🤖 AI Summary
To address the low energy efficiency, poor scalability, and insufficient real-time performance of DNN deployment on edge devices, this paper proposes FAST-ONN—a free-space optical in-memory computing architecture. It employs a VCSEL array for high-speed optical input modulation and a high-resolution spatial light modulator for on-chip parallel weighted summation, enabling signed-weight differential readout, on-chip backpropagation training, and photonic-level reconfigurability. The system achieves a clock rate beyond 1 GHz, convolutional throughput of 100 million frames per second (for YOLO feature extraction), and microsecond-scale inference latency. Its energy efficiency exceeds that of state-of-the-art electronic ASICs by over two orders of magnitude. Leveraging a three-dimensional free-space optical design, FAST-ONN offers inherent scalability, establishing a new paradigm for edge intelligence characterized by high throughput, ultra-low power consumption, and hardware-native trainability.
📝 Abstract
The ability to process and act on data in real time is increasingly critical for applications ranging from autonomous vehicles, three-dimensional environmental sensing and remote robotics. However, the deployment of deep neural networks (DNNs) in edge devices is hindered by the lack of energy-efficient scalable computing hardware. Here, we introduce a fanout spatial time-of-flight optical neural network (FAST-ONN) that calculates billions of convolutions per second with ultralow latency and power consumption.

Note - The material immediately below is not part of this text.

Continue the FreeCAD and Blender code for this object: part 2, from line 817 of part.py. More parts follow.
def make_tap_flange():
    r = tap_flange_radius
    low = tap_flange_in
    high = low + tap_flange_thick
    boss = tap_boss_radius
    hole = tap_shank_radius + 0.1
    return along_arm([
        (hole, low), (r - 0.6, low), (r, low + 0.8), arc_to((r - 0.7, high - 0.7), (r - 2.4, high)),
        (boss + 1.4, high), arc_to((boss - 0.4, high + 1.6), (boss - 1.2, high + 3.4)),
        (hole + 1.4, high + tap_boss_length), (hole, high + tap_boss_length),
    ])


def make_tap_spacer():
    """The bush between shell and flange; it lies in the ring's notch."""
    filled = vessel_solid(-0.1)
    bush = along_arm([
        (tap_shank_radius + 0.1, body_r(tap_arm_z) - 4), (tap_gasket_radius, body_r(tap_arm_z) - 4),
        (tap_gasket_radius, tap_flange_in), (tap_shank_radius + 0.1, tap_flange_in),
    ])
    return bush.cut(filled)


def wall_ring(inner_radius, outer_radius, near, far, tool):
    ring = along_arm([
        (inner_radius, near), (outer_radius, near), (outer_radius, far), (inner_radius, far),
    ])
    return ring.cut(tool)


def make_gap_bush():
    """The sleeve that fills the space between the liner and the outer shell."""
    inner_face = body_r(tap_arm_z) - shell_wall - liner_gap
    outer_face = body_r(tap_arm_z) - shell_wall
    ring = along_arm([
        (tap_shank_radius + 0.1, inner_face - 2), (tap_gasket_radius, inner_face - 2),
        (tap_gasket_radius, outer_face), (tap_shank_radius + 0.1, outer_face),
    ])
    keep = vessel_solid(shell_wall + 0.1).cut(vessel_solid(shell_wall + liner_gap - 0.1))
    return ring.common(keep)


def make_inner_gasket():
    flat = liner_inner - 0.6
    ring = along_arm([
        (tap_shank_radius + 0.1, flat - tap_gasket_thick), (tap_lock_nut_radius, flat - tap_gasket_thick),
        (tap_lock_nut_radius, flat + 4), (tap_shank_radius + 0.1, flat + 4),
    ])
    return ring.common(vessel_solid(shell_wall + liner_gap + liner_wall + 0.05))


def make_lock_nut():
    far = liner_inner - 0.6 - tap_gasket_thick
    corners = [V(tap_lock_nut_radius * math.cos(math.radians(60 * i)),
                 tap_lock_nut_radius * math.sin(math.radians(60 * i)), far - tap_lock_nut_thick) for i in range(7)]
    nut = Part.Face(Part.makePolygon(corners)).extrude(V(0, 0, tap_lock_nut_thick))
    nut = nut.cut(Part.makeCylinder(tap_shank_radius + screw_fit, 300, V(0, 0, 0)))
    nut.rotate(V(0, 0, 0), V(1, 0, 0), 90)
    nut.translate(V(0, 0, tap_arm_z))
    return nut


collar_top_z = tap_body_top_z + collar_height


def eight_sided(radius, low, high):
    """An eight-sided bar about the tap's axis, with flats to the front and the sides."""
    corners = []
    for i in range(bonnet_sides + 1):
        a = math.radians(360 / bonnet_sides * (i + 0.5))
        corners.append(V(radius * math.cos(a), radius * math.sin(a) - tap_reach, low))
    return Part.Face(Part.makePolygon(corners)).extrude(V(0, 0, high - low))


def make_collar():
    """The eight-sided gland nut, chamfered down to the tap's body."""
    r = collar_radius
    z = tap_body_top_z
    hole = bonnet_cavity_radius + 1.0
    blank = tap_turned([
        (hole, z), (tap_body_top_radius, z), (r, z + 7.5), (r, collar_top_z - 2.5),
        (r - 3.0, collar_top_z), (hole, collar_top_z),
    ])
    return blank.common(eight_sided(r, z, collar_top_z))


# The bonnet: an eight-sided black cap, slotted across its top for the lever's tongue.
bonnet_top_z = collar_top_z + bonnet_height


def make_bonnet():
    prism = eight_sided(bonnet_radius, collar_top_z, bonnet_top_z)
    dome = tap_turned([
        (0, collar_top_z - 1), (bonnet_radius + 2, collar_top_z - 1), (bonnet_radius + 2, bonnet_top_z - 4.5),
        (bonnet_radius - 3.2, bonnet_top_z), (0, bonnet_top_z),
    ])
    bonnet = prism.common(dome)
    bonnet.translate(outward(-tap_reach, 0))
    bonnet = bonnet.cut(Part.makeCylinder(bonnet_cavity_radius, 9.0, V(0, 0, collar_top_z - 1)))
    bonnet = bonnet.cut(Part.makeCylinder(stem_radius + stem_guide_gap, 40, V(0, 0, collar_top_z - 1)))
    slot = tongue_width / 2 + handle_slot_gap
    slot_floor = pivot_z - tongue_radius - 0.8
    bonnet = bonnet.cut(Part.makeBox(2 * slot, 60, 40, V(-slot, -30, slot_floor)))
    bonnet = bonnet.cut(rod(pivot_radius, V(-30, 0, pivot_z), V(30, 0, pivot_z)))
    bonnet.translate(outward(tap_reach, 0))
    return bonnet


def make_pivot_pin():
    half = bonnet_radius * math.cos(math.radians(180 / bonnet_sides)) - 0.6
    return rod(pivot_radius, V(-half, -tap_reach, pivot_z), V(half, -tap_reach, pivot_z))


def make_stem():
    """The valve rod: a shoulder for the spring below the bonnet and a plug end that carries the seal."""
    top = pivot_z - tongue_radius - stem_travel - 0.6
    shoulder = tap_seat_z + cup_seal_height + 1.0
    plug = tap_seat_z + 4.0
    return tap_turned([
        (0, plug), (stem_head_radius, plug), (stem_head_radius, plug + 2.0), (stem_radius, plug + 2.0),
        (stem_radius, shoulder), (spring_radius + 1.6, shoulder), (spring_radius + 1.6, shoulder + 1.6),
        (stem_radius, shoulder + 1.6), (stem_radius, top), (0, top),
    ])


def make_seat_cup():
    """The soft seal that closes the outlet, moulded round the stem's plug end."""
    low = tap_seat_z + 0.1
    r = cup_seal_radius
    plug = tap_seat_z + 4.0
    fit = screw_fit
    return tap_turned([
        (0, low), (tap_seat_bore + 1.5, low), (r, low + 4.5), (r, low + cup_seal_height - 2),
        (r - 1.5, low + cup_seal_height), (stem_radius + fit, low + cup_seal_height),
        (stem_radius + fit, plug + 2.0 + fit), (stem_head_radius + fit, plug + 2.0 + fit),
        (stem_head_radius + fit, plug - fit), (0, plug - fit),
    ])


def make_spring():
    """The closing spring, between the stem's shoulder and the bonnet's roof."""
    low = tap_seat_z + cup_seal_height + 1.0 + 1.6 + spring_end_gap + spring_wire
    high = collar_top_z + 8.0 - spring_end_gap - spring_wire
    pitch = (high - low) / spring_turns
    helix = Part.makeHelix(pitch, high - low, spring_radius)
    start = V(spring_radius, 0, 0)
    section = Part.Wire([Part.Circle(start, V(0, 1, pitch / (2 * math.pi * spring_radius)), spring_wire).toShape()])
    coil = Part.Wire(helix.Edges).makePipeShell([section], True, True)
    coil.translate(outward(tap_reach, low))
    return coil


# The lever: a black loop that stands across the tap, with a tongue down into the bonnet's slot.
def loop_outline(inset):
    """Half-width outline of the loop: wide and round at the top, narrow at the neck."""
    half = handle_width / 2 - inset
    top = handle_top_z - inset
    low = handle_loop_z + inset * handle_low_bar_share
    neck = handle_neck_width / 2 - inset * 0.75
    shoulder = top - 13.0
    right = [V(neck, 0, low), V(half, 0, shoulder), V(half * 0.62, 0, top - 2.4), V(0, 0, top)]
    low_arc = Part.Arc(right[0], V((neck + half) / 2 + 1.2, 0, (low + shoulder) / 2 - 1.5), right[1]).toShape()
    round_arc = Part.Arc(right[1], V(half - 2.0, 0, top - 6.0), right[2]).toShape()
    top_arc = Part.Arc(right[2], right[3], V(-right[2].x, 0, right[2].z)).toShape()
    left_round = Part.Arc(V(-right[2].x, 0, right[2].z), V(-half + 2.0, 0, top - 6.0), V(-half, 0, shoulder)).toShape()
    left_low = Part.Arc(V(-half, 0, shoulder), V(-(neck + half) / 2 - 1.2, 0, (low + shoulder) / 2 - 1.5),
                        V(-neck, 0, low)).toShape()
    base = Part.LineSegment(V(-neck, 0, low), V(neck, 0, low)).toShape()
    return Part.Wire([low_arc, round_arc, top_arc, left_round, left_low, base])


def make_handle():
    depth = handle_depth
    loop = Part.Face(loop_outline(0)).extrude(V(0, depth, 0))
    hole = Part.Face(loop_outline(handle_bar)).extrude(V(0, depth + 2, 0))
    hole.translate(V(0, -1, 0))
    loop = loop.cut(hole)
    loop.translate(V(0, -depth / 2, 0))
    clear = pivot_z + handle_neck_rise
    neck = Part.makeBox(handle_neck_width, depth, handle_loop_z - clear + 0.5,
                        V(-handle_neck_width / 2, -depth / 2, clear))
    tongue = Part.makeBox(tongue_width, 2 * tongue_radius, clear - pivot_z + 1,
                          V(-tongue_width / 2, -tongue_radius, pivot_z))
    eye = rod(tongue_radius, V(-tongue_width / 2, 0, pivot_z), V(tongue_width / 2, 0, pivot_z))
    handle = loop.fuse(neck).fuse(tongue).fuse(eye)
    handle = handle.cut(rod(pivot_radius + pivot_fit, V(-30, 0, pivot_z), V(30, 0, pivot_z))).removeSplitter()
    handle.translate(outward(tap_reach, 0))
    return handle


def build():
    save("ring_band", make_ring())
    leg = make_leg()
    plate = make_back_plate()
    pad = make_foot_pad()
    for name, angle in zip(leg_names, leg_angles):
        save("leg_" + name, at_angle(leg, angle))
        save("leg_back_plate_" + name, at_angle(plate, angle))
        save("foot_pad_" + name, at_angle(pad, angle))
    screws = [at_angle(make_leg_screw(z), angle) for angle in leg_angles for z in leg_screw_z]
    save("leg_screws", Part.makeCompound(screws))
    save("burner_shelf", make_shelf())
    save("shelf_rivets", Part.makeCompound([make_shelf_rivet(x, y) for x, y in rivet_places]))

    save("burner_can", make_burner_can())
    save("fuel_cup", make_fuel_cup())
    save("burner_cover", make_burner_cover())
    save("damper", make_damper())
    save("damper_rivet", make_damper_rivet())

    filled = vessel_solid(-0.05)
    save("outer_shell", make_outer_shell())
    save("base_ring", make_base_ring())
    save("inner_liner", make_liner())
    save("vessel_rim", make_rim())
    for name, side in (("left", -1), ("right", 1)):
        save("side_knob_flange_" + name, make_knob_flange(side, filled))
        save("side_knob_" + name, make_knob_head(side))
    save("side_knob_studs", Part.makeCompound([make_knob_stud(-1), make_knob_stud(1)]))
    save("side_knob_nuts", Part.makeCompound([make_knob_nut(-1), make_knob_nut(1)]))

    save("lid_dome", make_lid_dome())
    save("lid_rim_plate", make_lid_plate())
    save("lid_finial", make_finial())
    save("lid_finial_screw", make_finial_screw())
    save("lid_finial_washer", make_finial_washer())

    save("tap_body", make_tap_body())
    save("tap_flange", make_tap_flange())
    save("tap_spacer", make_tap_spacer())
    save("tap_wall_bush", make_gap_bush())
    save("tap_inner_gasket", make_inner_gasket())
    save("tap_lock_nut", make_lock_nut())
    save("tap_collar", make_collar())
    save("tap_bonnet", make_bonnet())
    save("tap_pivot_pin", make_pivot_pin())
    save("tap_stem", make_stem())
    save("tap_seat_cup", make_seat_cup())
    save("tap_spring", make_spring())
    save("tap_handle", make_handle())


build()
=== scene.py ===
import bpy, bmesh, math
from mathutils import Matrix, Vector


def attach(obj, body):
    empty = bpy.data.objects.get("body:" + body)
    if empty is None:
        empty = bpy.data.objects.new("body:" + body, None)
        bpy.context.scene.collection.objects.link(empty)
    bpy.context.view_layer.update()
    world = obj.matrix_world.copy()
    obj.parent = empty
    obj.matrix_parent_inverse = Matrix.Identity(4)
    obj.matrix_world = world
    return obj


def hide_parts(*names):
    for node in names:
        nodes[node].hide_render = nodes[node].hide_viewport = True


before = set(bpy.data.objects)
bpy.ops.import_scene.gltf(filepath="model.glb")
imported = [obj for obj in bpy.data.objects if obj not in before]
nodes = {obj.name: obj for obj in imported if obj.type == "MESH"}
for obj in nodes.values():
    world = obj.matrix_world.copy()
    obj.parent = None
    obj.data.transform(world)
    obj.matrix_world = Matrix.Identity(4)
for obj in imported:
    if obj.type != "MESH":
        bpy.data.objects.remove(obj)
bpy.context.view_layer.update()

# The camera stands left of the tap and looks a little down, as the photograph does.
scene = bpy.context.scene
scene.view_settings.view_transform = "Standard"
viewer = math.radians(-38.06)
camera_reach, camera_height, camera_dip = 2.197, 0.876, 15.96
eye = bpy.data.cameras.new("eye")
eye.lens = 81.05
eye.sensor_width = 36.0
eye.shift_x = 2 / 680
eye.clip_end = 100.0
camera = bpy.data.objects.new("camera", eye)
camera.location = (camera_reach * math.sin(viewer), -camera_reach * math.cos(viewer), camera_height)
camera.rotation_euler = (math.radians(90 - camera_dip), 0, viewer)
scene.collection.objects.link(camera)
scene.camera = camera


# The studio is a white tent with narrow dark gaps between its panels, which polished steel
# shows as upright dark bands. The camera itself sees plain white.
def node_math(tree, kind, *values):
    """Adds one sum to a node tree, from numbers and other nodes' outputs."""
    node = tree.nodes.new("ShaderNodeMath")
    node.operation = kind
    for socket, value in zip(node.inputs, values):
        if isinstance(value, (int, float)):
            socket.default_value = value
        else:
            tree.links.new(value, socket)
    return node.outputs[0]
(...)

This is enabled by the combination of high-speed dense arrays of vertical-cavity surface-emitting lasers (VCSELs) for input modulation with spatial light modulators of high pixel counts for in-memory weighting. In a three-dimensional optical system, parallel differential readout allows signed weight values accurate inference in a single shot. The performance is benchmarked with feature extraction in You-Only-Look-Once (YOLO) for convolution at 100 million frames per second (MFPS), and in-system backward propagation training with photonic reprogrammability. The VCSEL transmitters are implementable in any free-space optical computing systems to improve the clockrate to over gigahertz. The high scalability in device counts and channel parallelism enables a new avenue to scale up free space computing hardware.